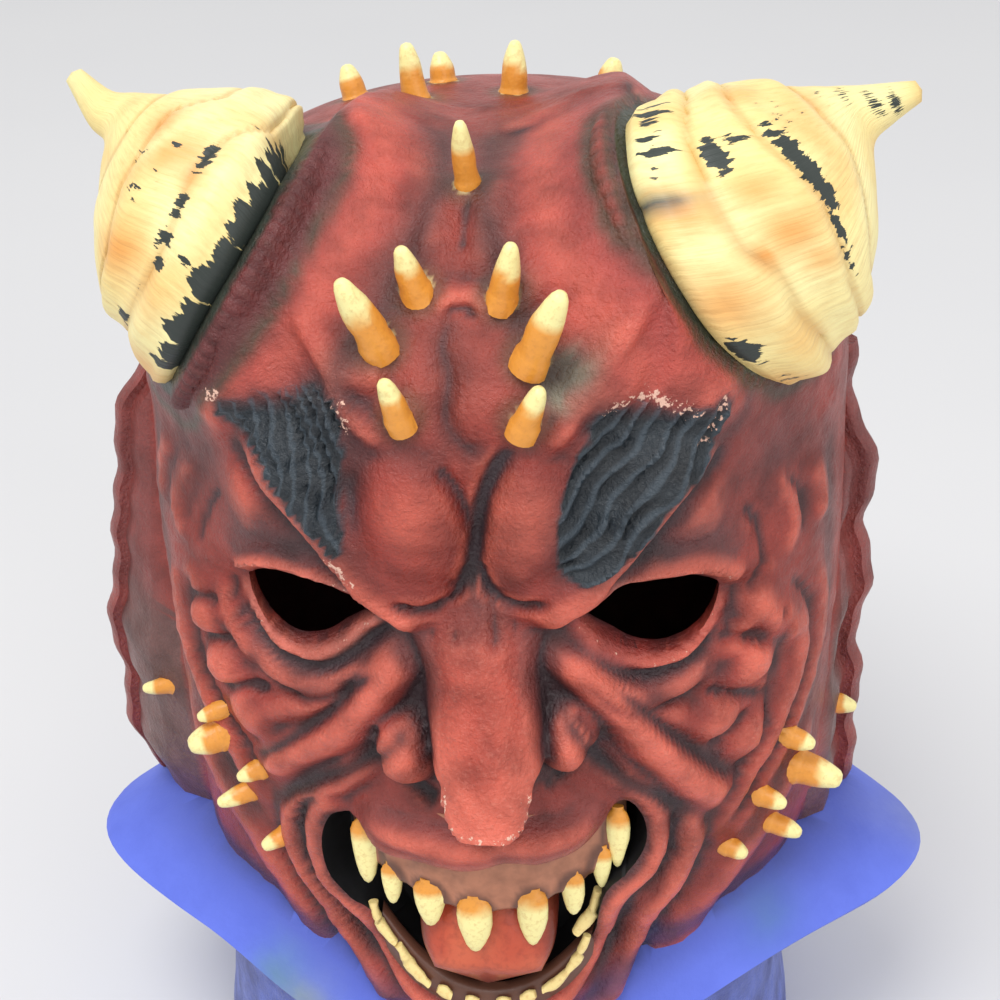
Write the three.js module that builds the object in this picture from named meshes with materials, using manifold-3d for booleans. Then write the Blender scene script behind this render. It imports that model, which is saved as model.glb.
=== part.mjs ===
// A devil mask that is pulled over the whole head: one skin of cast latex, hollow, open at the neck.
// Horns, spikes, teeth, ears and the blue collar are moulded in one with the face.
// Millimetres, +Z up, the face looks along -Y, and the mask stands on its neck rim at z = 0.

import * as THREE from 'three';
import { mergeVertices } from 'three/addons/utils/BufferGeometryUtils.js';
import Module from 'manifold-3d';

const wasm = await Module();
wasm.setup();

// Driving dimensions. "up" is a height above the line of the eyes, "side" is -1 or +1,
// and an angle is the turn away from straight ahead, in degrees.
const EYE_HEIGHT = 215;
const WALL = 3.2;
const HEM_WALL = 5;
const HEM_HEIGHT = 9;

// Head and neck: half width, depth of the face and depth of the back at each height
const HEAD_LEVELS = [
  { up: -215, half: 97, front: 84, back: 86 },
  { up: -185, half: 93, front: 79, back: 82 },
  { up: -155, half: 92, front: 76, back: 82 },
  { up: -125, half: 94, front: 75, back: 88 },
  { up: -95, half: 97, front: 79, back: 98 },
  { up: -60, half: 98, front: 84, back: 107 },
  { up: -20, half: 98, front: 87, back: 113 },
  { up: 25, half: 97, front: 88, back: 113 },
];

// The neck stands a little to the left of the head
const NECK_LEAN = -4;
const NECK_TOP = -90;
const NECK_BEND = 50;

const DOME_START = 25;
const DOME_RISE = 79;
const DOME_CENTRE = -5;
const DOME_BEND_FRONT = 2.5;
const DOME_BEND_BACK = 2.1;
const FRONT_SQUARENESS = 2.35;
const BACK_SQUARENESS = 2.1;

// Eyes: a round lower edge below up = 0 and a low peak above it
const EYE_INNER = 28;
const EYE_OUTER = 66;
const EYE_DROP = 11;
const EYE_TOP = 7;

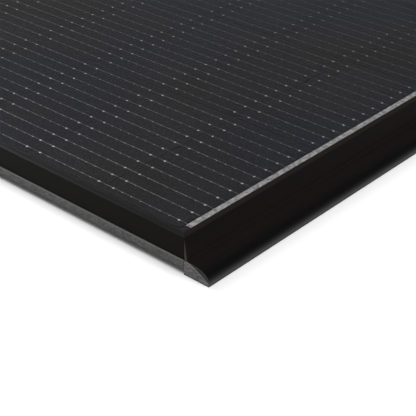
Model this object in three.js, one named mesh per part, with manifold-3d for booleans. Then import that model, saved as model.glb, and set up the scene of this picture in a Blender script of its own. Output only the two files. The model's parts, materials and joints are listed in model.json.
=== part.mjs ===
// Framed photovoltaic module, all black, with flared skirt rails on its two short sides.
// Millimetres. +X runs along the module, +Y across it, +Z up. The origin is on the ground plane
// under the middle of the module. Front is the +X end and left is the -Y side.
import * as THREE from 'three';
import { mergeVertices } from 'three/addons/utils/BufferGeometryUtils.js';
import Module from 'manifold-3d';

const wasm = await Module();
wasm.setup();

// ---------------------------------------------------------------- driving dimensions
const LENGTH = 1800; // between the two skirt rails' top outer edges
const WIDTH = 1134; // over the two side rails' outer walls
const HEIGHT = 35; // ground to the top of the lip

// aluminium rails
const WALL = 1.5;
const LIP_WIDTH = 6.5;
const LIP_THICKNESS = 1.2;
const FLANGE_WIDTH = 30;
const CHAMBER_WIDTH = 7.5;
const RAIL_DEPTH = 21.5; // top of the lip to the underside of the inner flange
const EDGE_RADIUS = 0.6;

// flared skirt on the short sides
const SKIRT_LEAN = 3; // how far the wall leans outward over the rail's depth
const SKIRT_WALL_GROWTH = 1; // extra wall at the foot of the leaning wall
const NOSE_REACH = 28; // top outer edge to the tip of the nose
const NOSE_SHOULDER = 6; // where the flat shoulder turns into the nose
const NOSE_RISE = 13.1; // ground to the flat shoulder
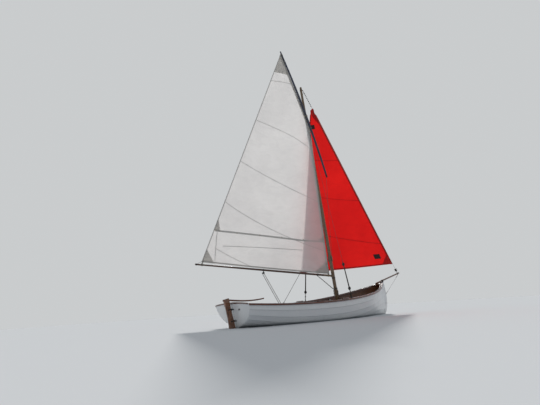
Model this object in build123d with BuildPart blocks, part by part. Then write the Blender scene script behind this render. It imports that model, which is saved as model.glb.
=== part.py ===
from build123d import *
import os
from math import cos, radians, sin, tan

import numpy as np

os.makedirs("parts", exist_ok=True)

# Clinker sailing dinghy, afloat, with a standing lug mainsail and a jib on a bowsprit.
# Millimetres. +X is forward, +Y is port, +Z is up. The origin is amidships on the centreline
# at the waterline, so z = 0 is the water.

# Hull form. Each row is one cross section, given as the four control points of its curve:
# place along the sheer (0 aft, 1 at the stem), then x, y, z of the rabbet at the keel,
# of the floor, of the bilge and of the sheer.
HULL_ROWS = [
    (0.00, (-2152, 24, -5), (-2175, 62, 95), (-2168, 560, 55), (-2261, 566, 442)),
    (0.17, (-1500, 27, -82), (-1500, 210, -50), (-1500, 628, -45), (-1500, 672, 402)),
    (0.35, (-700, 36, -128), (-700, 380, -98), (-700, 672, -75), (-700, 722, 392)),
    (0.53, (60, 36, -142), (80, 420, -108), (90, 668, -68), (100, 729, 412)),
    (0.70, (720, 32, -138), (770, 320, -104), (820, 596, -20), (850, 672, 475)),
    (0.86, (1290, 27, -124), (1430, 150, -84), (1530, 392, 96), (1560, 450, 590)),
    (1.00, (1800, 4, -105), (2240, 4, -90), (2345, 4, 220), (2205, 4, 765)),
]
STRAKES = 7
PLANK_THICKNESS = 9
LAP = 18
GLUE_GAP = 0.5
FIT = 0.8
SEAT = 0.3
PLANK_STATIONS = [0.0, 0.035, 0.08, 0.16, 0.26, 0.37, 0.48, 0.59, 0.7, 0.8, 0.89, 0.95, 0.98, 1.0]

# Backbone
STEM_SIDED = 40
STEM_FACE = 42
STEM_HEAD = 24
KEEL_DEPTH = 44
SKEG_BOTTOM = -205
SKEG_FORWARD = -1150
SKEG_SIDED = 34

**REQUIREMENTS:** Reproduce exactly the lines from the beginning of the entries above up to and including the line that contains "const NECK_BEND = 50;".

**SOLUTION BELOW:**
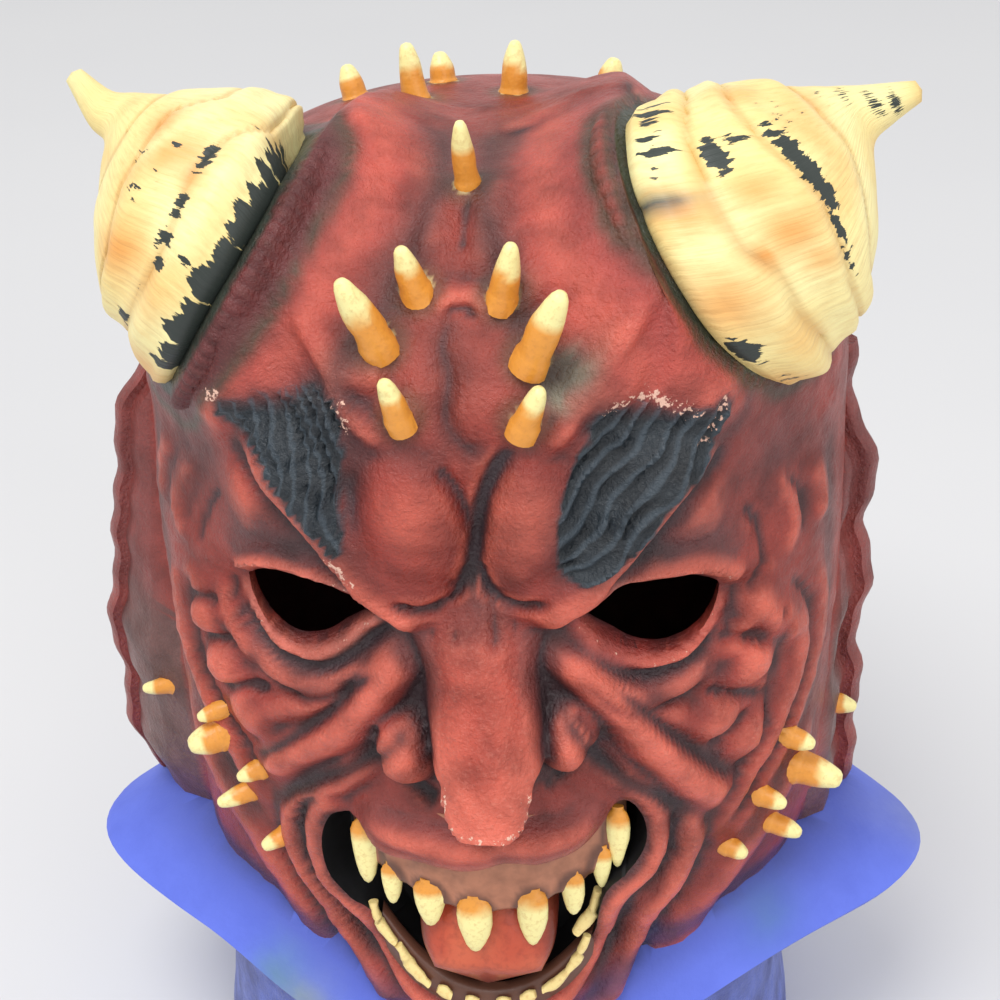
Write the three.js module that builds the object in this picture from named meshes with materials, using manifold-3d for booleans. Then write the Blender scene script behind this render. It imports that model, which is saved as model.glb.
=== part.mjs ===
// A devil mask that is pulled over the whole head: one skin of cast latex, hollow, open at the neck.
// Horns, spikes, teeth, ears and the blue collar are moulded in one with the face.
// Millimetres, +Z up, the face looks along -Y, and the mask stands on its neck rim at z = 0.

import * as THREE from 'three';
import { mergeVertices } from 'three/addons/utils/BufferGeometryUtils.js';
import Module from 'manifold-3d';

const wasm = await Module();
wasm.setup();

// Driving dimensions. "up" is a height above the line of the eyes, "side" is -1 or +1,
// and an angle is the turn away from straight ahead, in degrees.
const EYE_HEIGHT = 215;
const WALL = 3.2;
const HEM_WALL = 5;
const HEM_HEIGHT = 9;

// Head and neck: half width, depth of the face and depth of the back at each height
const HEAD_LEVELS = [
  { up: -215, half: 97, front: 84, back: 86 },
  { up: -185, half: 93, front: 79, back: 82 },
  { up: -155, half: 92, front: 76, back: 82 },
  { up: -125, half: 94, front: 75, back: 88 },
  { up: -95, half: 97, front: 79, back: 98 },
  { up: -60, half: 98, front: 84, back: 107 },
  { up: -20, half: 98, front: 87, back: 113 },
  { up: 25, half: 97, front: 88, back: 113 },
];

// The neck stands a little to the left of the head
const NECK_LEAN = -4;
const NECK_TOP = -90;
const NECK_BEND = 50;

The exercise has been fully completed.